JOURNALIST: But he doesn’t support putting US boots on the ground in the Middle East, for example, so that says to me…
JULIE BISHOP: The Obama Administration doesn’t support putting boots on the ground in Syria either. So I think that it’s too early for us to say what a fully formed foreign policy would look like under a Trump Administration.
JOURNALIST: Donald Trump was criticised during the election campaign for comments he has made in the past about women – I won’t repeat them all here because some of them are quite base – but do you worry that he appears not to like women very much?
JULIE BISHOP: My job is as Foreign Minister of Australia and to work as closely and constructively as I can with whomever the people of the United States elect as their President, and I will be focussing on our interests and how we can work constructively with the United States in our interests, and that’s where my focus will be.
JOURNALIST: Did you personally hope that Hillary Clinton would win and become the first female President of the United States?
JULIE BISHOP: I don’t have a vote in the US Presidential Election so my personal view is irrelevant. What I am hoping for is that we will have a strong, productive and constructive relationship with the new and incoming US administration.
JOURNALIST: Finally another thing, Donald Trump has made some very critical remarks about Islam – he wants to ban Muslims from coming to the United States – is that going to make life difficult for you?
JULIE BISHOP: We will seek to work closely with the United States as their foreign policy positions evolve, and that’s the role of close friends and allies and we have been deep and close friends of the United States for a very long time.
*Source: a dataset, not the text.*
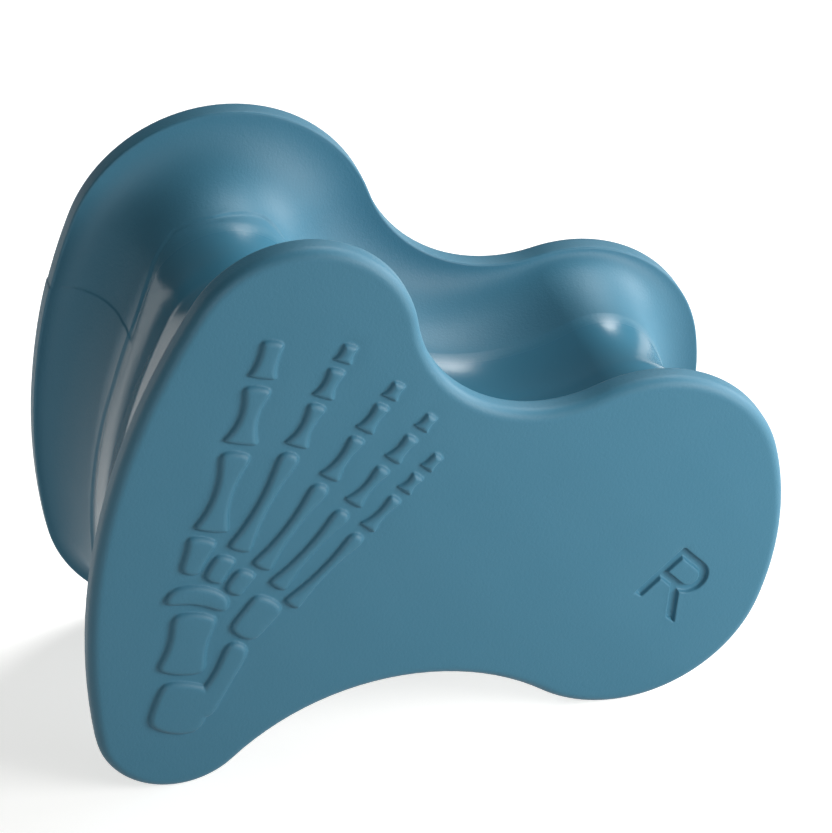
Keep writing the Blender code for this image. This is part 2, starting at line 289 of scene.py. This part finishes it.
# Lengths are in hundredths of FIGURE_LENGTH. A ray is one metatarsal with the toe bones beyond it.
Ray = namedtuple("Ray", "across up lean width metatarsal proximal middle distal gap")
RAYS = (
    Ray(-12.4, 51.5, -5.5, 7.4, 20.0, 14.0, 0.0, 9.0, 1.9),
    Ray(-4.8, 48.2, 4.4, 5.2, 25.6, 10.7, 7.2, 4.4, 1.7),
    Ray(1.6, 45.0, 13.0, 4.8, 23.4, 11.2, 7.1, 4.1, 1.8),
    Ray(6.9, 41.0, 18.8, 4.6, 22.8, 10.6, 6.9, 4.0, 2.2),
    Ray(11.8, 37.2, 21.5, 4.2, 22.0, 9.4, 4.8, 4.2, 2.0),
)
BoneKind = namedtuple("BoneKind", "base waist head")
METATARSAL = BoneKind(base=1.18, waist=0.46, head=1.16)
PROXIMAL = BoneKind(base=1.18, waist=0.46, head=1.00)
MIDDLE = BoneKind(base=1.06, waist=0.54, head=0.90)
DISTAL = BoneKind(base=0.90, waist=0.56, head=0.70)
Tarsal = namedtuple("Tarsal", "base_across base_up head_across head_up base waist head bend")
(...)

And it will be incumbent upon our Post in Washington, me as Foreign Minister and of course the Prime Minister and other Ministers to establish constructive working relationships in all areas of interest. That will include immigration and defence, environment, all the economic and strategic interests that we have with the United States.
JOURNALIST: Julie Bishop thank you for your time.
JULIE BISHOP: My pleasure.
JOURNALIST: Julie Bishop, the Foreign Minister of Australia.